左手は少し大きめで腕時計をつけた男性の手、右手は色白でしなやかな女性の手ですね。
細かな話ですが、ちゃんとプレイに影響してきます。
サイズが違うせいか、左手の方が右手よりも足が速い(?)です。
要は、同じ位置でスタートして動きを揃えても、徐々にずれていくんですよね。


ゲームの特徴:「頭がバグる」ゲーム性
HSVHの特徴については、ストアページのレビューで真っ先に出てくる言葉の通り、「脳がバグる」という一言に尽きます。
当たり前なんですけど、右手と左手がそれぞれ独自に動き始めると、頭が混乱するんですよ。

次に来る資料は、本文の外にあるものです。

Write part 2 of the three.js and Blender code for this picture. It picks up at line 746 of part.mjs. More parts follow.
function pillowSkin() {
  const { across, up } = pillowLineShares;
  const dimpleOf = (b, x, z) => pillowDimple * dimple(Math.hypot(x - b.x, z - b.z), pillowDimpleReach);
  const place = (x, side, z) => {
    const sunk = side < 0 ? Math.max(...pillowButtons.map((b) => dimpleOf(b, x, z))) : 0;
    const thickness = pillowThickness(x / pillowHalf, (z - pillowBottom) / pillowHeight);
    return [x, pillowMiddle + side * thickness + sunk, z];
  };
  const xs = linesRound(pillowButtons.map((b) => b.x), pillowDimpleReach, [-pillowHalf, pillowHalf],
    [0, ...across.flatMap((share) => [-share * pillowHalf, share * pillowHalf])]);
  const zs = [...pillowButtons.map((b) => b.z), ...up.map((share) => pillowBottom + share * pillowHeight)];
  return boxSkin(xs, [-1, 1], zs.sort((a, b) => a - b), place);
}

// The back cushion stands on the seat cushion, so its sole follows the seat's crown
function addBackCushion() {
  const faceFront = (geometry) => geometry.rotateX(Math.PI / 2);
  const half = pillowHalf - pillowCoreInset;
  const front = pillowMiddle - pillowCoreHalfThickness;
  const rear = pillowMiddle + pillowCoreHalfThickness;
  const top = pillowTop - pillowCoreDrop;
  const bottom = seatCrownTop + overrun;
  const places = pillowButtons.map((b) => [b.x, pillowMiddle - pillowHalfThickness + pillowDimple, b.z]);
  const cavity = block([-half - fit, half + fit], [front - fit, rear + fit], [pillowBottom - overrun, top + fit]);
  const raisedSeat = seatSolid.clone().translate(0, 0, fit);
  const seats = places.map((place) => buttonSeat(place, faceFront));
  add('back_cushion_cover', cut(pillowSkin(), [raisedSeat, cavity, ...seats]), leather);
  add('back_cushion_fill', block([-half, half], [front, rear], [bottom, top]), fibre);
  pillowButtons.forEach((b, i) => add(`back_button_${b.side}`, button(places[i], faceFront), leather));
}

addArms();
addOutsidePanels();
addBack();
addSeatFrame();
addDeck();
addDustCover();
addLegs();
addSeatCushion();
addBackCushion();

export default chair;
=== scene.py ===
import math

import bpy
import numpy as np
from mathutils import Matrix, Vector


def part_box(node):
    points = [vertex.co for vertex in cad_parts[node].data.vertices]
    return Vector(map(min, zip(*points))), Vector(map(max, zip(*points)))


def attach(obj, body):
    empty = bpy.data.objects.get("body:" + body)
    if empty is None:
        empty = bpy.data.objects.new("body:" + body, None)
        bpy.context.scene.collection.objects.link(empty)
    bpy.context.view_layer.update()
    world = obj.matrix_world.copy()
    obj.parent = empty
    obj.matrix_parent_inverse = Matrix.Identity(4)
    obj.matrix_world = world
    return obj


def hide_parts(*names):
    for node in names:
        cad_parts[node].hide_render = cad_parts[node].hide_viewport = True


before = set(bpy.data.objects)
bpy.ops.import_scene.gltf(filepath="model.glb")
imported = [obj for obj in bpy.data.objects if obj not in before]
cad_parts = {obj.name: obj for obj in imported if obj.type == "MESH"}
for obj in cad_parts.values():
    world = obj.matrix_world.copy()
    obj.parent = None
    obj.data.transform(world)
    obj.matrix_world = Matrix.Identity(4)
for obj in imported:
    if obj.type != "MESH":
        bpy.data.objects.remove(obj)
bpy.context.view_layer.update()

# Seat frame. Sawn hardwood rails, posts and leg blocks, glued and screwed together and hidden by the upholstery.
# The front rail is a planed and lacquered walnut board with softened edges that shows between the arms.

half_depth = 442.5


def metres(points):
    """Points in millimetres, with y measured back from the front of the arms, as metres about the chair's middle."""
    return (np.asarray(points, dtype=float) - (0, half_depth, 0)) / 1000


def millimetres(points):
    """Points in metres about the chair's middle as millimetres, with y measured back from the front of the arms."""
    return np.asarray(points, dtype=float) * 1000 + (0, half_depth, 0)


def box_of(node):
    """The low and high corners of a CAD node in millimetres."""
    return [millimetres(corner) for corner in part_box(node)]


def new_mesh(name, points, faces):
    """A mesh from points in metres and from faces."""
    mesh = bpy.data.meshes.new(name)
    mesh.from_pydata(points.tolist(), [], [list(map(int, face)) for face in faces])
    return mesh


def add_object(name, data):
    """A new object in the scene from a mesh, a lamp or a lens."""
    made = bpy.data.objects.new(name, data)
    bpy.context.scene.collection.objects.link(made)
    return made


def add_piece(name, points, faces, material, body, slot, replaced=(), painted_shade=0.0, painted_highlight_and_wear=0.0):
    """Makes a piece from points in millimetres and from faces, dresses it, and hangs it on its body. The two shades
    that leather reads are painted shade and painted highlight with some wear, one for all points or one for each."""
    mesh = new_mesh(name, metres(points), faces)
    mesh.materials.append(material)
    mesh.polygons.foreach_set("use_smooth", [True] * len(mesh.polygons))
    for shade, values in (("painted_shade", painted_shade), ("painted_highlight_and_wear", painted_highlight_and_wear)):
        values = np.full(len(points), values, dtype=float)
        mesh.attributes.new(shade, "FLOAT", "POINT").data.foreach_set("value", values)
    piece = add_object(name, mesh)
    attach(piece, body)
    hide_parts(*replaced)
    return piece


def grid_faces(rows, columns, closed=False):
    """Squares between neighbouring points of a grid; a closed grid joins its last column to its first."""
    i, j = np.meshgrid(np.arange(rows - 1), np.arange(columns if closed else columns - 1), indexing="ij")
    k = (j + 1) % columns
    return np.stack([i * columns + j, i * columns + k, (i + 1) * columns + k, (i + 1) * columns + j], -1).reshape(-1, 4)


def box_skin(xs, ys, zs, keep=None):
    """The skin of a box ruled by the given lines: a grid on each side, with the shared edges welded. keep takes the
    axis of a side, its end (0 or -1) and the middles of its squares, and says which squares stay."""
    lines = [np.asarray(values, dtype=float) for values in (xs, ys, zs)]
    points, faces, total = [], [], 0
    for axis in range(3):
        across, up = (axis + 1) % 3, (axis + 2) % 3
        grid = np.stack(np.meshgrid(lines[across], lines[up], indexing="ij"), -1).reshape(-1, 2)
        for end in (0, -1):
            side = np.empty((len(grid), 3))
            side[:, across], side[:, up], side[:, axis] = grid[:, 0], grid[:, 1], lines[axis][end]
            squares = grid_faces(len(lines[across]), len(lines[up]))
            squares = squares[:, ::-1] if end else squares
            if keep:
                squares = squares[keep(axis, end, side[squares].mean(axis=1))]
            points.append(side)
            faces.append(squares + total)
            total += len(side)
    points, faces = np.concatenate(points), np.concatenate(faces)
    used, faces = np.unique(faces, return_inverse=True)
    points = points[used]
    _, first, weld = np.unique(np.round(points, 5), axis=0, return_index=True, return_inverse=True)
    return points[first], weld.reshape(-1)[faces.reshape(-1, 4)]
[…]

どちらを見ればいいのか分からないし、中途半端に速度が違うから上手く整える必要があるし、その時に右手と左手のどちらを操作すればいいか判断しないといけないしで、とにかく頭の中がパンクする勢いで処理が混線します。
ゲーム側の設計もそこに追い打ちをかけるように、ステージを両手が離れて行ってしまうようになっていたり、右手と左手が交差して「左手が画面右側で移動する」という状況を生み出したりしていて、ストアページに書かれた「イライラ系アクション」を体現するように、タスクでプレイヤーを直接圧殺しにかかってきます。

プレイした人なら分かるかと思うんですけど、本当に頭の中の指示が右と左から同時に流れて正面衝突して頭がショートする感じの、訳が分からない「バグった」感覚になるんです。

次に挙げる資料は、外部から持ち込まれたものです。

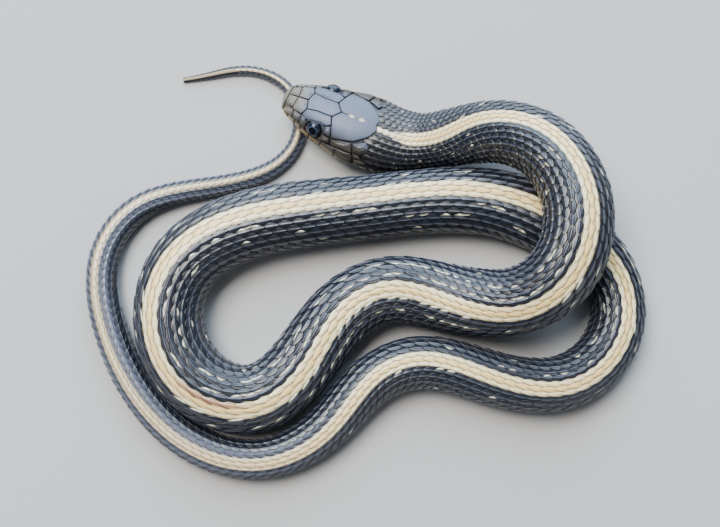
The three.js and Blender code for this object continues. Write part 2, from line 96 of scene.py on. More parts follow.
# Shields of the head, each corner by its distance from the snout and around from the middle.
FRONTAL = (
    (4.95, 0), (5.5, 1.8), (7.7, 1.5), (10.55, 1.6), (11.9, 0), (10.55, -1.6), (7.7, -1.5), (5.5, -1.8),
)
TOP_PAIRS = {
    "internasal": ((0.9, 0), (0.8, 1.3), (1.5, 2.1), (2.6, 2.35), (2.9, 0)),
    "prefrontal": ((2.9, 0), (2.6, 2.35), (3.0, 2.75), (4.9, 3.05), (5.5, 1.8), (4.95, 0)),
    "supraocular": (
        (5.5, 1.8), (5.0, 3.1), (6.0, 3.7), (7.5, 3.95), (9.1, 3.85), (10.65, 3.6), (11.15, 3.15),
        (10.55, 1.6), (7.7, 1.5),
    ),
    "parietal": (
        (11.9, 0.05), (10.55, 1.6), (11.15, 3.15), (11.65, 4.5), (12.05, 5.6), (13.9, 5.3), (15.95, 4.85),
        (18.2, 3.2), (19.25, 1.5), (18.65, 0.05),
    ),
}
# Shields on the sides, each corner by its distance from the snout and its height.
SIDE_PAIRS = {
    "nasal": (
        (0.75, 2.9), (1.05, 3.6), (1.8, 4.25), (3.0, 4.6), (3.3, 4.3), (3.3, 3.45), (2.3, 3.2), (0.95, 2.65),
    ),
    "loreal": ((3.15, 4.65), (4.9, 5.1), (5.2, 4.4), (4.95, 3.7), (3.4, 3.55)),
    "preocular": ((5.0, 5.15), (6.0, 5.35), (6.5, 4.9), (6.6, 4.2), (6.3, 3.6), (5.1, 3.7)),
    "postocular_upper": ((10.3, 6.4), (11.15, 6.65), (11.6, 6.3), (11.75, 5.6), (10.35, 5.5)),
    "postocular_lower": ((10.35, 5.35), (11.8, 5.45), (12.1, 4.75), (11.0, 4.2), (9.9, 3.75), (9.8, 4.3)),
    "temporal_front": ((12.1, 5.5), (13.9, 6.3), (15.75, 6.7), (16.45, 5.55), (14.25, 5.15), (12.4, 4.65)),
    "temporal_rear": ((15.95, 6.75), (18.1, 7.35), (18.8, 7.05), (18.7, 6.45), (17.6, 5.65), (16.6, 5.75)),
    "temporal_low": ((16.45, 5.5), (17.7, 5.6), (18.3, 5.0), (17.0, 4.6)),
    "temporal_under": ((12.4, 4.55), (14.25, 5.05), (16.35, 5.45), (16.9, 4.6), (16.6, 4.4), (13.8, 4.55)),
    "behind_lips": ((17.0, 4.5), (18.3, 4.85), (19.2, 4.6), (18.9, 3.4), (17.3, 2.9)),
}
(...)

失敗するたびに、何をどうすれば良いかも分からない謎の感覚に叫びたくなります。
ただ、止めようとは思わないんですよね。
プレイするごとに新しい脳回路が組みあがって、なんだか行けそうな感じになったかと思ったら、ステージが進んで登場した新しいギミックでまた脳の回路がグチャグチャになってショボい死に方を繰り返す、というループで、何度も何度も脳のバグを感じながらも、そのたびに新しい成功体験が得られる設計になっています。
難易度自体も、人間の脳にはかなり酷な仕打ちをしている一方で決して無理なものではなく、失敗時には速度が低下して動かしやすくなる仕様もついているため、絶妙に「クリアできてしまう」のが、HSVHの設計の上手い所かと思います。
おわりに
なるべく客観的な面白さを冷静に伝えられるようにと意気込んで書き始めた記事ですが、結局主観がメチャクチャ混じってしまいましたね……。
本当に、「脳がバグる」感覚って、表現しづらい不思議な感じなんですよ。
少しでも気になった方は、ぜひぜひプレイしてみてください。
プレイ時間は人に寄りますが恐らく30~60分程度、お値段なんと280円と非常にお手頃になっていますので、「手軽に変わったゲーム体験を味わいたい」とか、「友人とそろって目新しいゲームでバカ騒ぎしたい」という方には特におすすめです。